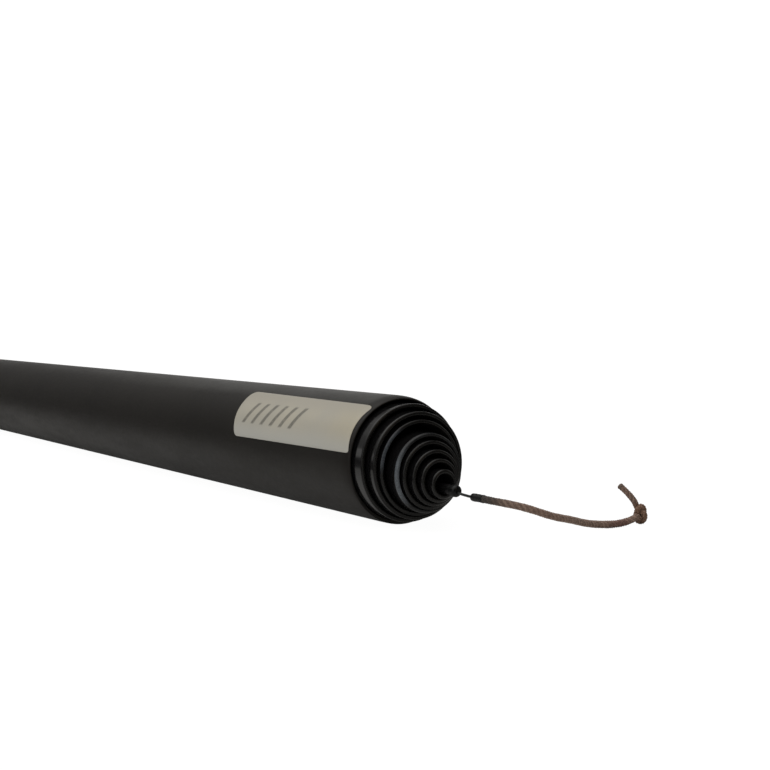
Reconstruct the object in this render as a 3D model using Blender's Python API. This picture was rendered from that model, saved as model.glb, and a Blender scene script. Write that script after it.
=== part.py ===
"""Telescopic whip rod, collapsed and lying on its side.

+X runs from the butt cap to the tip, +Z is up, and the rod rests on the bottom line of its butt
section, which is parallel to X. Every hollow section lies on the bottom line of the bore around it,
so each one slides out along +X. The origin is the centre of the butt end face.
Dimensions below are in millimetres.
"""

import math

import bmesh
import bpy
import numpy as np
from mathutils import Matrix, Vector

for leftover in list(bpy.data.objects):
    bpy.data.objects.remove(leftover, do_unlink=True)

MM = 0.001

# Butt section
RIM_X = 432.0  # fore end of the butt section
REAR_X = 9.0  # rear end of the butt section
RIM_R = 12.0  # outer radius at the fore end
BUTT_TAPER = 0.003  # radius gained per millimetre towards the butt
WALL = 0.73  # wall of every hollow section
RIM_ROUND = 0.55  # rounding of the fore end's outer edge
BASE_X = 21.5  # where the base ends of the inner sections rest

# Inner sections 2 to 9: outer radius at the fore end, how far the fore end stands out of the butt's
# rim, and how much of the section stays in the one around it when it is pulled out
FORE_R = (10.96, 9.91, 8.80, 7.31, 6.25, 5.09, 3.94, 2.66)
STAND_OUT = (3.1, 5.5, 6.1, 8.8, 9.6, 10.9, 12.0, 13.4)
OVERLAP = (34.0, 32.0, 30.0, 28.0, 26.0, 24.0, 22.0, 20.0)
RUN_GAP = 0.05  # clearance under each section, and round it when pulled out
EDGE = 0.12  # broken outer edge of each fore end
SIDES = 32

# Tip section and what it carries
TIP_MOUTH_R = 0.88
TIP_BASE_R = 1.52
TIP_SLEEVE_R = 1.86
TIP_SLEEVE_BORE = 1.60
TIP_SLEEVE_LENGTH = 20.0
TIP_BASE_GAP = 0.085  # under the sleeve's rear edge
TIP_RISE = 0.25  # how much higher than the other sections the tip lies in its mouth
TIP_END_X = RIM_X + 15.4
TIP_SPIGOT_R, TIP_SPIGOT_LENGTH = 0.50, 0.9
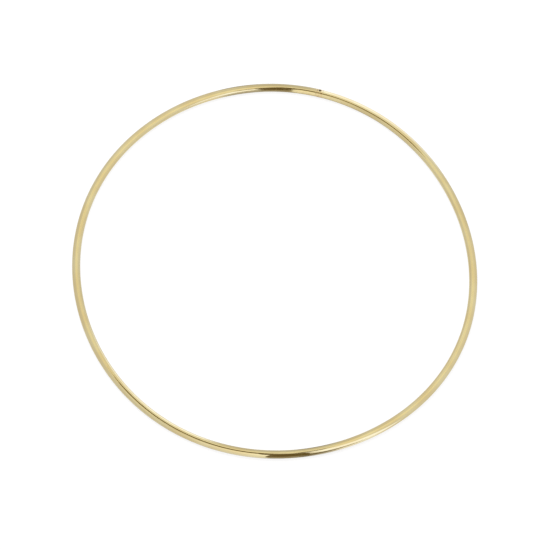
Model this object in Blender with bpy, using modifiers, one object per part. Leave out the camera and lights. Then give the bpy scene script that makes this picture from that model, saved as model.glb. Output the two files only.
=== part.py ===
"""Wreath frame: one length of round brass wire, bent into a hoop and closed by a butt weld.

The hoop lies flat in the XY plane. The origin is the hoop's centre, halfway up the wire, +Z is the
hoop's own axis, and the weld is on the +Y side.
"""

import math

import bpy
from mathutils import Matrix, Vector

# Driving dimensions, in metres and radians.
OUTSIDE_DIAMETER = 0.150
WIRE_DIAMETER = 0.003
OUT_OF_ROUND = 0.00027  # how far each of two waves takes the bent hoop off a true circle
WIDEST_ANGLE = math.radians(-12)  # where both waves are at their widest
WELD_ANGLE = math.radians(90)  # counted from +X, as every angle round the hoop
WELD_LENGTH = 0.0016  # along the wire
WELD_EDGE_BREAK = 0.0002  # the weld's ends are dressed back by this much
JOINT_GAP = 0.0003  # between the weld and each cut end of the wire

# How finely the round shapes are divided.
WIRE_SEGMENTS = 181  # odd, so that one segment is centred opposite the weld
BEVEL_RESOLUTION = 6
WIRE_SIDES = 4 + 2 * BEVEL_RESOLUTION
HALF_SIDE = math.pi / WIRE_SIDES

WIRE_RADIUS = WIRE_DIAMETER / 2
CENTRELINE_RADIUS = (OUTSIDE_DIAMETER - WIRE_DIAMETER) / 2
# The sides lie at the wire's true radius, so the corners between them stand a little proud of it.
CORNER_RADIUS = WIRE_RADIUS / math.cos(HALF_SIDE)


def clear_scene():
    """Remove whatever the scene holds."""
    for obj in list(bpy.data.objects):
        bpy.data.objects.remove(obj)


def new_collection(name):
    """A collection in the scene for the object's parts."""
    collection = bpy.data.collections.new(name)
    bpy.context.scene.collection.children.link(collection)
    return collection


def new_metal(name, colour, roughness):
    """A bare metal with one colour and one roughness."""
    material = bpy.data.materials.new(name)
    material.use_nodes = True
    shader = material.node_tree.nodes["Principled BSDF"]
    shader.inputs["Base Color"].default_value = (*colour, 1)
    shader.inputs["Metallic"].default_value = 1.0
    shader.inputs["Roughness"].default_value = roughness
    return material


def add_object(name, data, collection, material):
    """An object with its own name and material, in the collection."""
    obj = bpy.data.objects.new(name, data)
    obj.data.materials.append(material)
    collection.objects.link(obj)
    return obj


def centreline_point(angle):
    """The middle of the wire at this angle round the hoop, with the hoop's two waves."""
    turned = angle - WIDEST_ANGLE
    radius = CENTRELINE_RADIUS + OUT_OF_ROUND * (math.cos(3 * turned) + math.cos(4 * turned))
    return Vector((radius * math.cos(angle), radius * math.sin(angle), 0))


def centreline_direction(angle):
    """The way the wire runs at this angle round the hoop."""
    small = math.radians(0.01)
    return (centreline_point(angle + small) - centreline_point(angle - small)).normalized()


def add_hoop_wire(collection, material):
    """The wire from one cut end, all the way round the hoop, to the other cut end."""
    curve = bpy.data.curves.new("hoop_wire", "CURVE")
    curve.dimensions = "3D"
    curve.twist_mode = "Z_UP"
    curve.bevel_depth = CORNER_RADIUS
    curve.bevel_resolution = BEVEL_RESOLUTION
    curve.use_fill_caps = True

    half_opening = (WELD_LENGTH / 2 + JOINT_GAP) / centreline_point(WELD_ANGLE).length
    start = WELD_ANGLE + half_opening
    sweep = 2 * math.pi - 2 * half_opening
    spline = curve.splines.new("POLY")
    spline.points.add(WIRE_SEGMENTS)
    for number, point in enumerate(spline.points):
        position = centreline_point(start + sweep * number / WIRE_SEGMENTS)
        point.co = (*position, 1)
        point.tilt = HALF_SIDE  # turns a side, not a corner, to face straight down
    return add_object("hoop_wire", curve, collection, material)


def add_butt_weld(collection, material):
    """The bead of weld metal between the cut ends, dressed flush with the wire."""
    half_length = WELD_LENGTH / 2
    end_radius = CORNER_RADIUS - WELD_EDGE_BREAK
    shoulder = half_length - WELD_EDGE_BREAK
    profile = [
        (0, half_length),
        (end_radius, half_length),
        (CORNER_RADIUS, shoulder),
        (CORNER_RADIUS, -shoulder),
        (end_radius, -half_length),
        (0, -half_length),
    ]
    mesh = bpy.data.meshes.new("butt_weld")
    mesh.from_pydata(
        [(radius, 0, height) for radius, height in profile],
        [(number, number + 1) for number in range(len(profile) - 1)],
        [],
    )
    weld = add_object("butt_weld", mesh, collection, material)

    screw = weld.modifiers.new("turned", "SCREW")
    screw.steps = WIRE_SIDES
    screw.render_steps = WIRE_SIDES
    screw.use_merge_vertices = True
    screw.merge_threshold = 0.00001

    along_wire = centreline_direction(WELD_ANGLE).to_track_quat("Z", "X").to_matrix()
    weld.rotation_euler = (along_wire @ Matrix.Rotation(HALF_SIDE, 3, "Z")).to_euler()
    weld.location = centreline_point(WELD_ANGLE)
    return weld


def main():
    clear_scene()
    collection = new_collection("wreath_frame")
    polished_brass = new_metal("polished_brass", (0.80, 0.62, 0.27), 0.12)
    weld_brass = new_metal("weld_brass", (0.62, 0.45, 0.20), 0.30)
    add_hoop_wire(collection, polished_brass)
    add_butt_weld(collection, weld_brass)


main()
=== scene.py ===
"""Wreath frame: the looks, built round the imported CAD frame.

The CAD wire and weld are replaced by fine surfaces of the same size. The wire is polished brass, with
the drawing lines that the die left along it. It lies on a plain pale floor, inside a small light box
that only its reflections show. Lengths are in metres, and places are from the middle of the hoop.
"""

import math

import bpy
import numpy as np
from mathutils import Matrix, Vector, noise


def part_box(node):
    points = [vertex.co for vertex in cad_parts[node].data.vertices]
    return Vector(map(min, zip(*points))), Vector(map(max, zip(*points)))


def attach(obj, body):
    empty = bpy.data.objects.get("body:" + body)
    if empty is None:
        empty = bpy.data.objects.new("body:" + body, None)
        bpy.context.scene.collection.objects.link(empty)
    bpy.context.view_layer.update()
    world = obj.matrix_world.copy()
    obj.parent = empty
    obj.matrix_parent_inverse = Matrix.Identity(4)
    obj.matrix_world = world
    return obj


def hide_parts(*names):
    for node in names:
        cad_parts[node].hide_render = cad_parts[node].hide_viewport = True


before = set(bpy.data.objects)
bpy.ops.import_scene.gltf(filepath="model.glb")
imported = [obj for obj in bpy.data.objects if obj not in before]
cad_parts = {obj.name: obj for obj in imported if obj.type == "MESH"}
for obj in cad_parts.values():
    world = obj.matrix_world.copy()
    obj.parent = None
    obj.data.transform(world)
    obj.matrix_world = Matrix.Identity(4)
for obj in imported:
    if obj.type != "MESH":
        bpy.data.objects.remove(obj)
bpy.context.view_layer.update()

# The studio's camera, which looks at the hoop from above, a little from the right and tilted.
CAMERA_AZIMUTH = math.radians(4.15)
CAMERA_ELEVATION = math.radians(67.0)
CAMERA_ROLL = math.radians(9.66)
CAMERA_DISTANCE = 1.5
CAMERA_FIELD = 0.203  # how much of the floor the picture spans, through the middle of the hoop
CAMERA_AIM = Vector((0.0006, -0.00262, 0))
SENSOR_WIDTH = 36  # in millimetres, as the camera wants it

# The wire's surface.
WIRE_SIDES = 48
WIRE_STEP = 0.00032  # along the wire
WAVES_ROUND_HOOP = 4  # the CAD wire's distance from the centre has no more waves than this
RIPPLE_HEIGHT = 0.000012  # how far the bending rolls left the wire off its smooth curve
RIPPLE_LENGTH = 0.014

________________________

**What you should do:** The required output is the exact run of lines from the beginning of the listing above to the line that contains "on its side.", inclusive of both.

**Result of this exercise:**
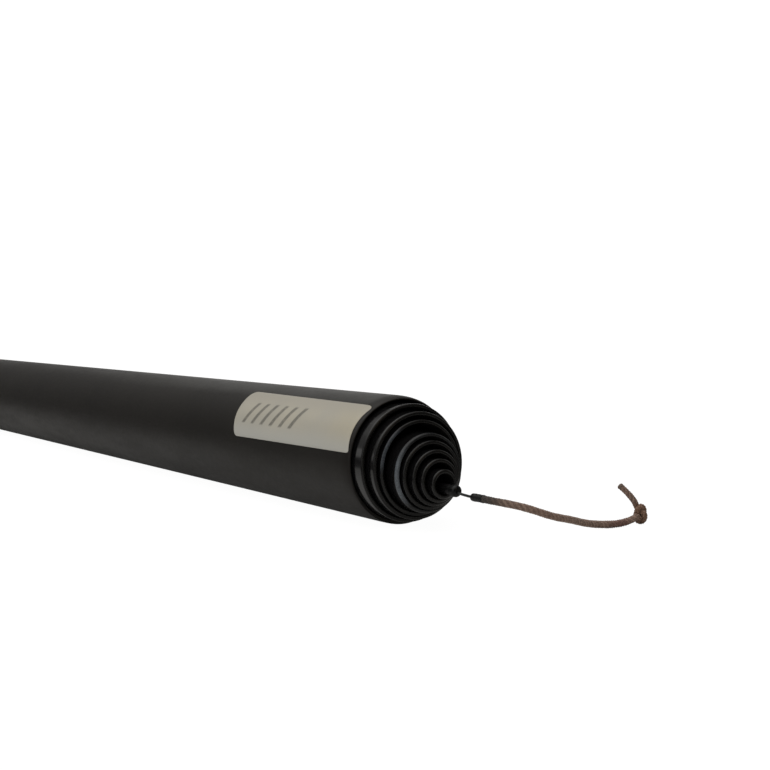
Reconstruct the object in this render as a 3D model using Blender's Python API. This picture was rendered from that model, saved as model.glb, and a Blender scene script. Write that script after it.
=== part.py ===
"""Telescopic whip rod, collapsed and lying on its side.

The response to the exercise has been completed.